La réflexion du critique s'applique, en effet, au roman réaliste, en l'occurrence l'Honneur perdu car, il s'agit de conférer au personnage l'apparence d'exister en vue de faire vrai.

La représentation des personnages en harmonie avec leur dialogue transparaît encore dans le second roman d'Amadou Ousmane. C'est que rapporte Abdoul Aziz Issa Daouda dans la Double tentation du roman nigérien, il cite :

- «La radio a annoncé ce midi que ton fils est nommé juge...

- Zuze ?

- Non juge.

- Cela veut dire quoi... »118(*)

En effet, on a l'impression que l'interlocutrice parle approximativement la langue française en traduisant les mots d'une langue autochtone, puisque le parler n'est pas académique. Quant à la mère du nouveau juge, Ali Yobo, elle ne comprend pas cependant le code. Et du point de vue linguistique la lettre `'j'' n'existe pas en zarma, sa langue parlée, d'où la prononciation « Zuze ».
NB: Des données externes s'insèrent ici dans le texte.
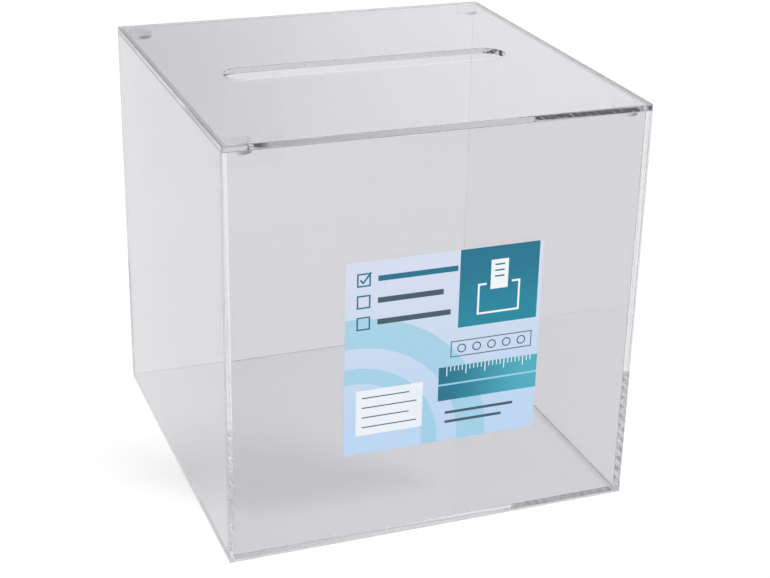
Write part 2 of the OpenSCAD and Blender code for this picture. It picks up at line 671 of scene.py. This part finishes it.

En définitive, Amadou Ousmane caractérise ses personnages en les adaptant aux critères du personnage réaliste. Le dialogue de chaque être imaginaire est spécifique, il peut être un dialecte, un jargon ou même refléter une personnalité.

* 113 Raymond QUENEAU, Zazie dans le métro, Paris, Gallimard, 1959.

* 114 L'Honneur perdu, P.52-53.

* 115 L'Honneur perdu, p.69.

* 116 Idem, p.41.

* 117 J P GOLDENSTEIN, Pour lire le roman, op. Cit. p.51.

* 118 La Double tentation du roman nigérien, op, cit, p.177.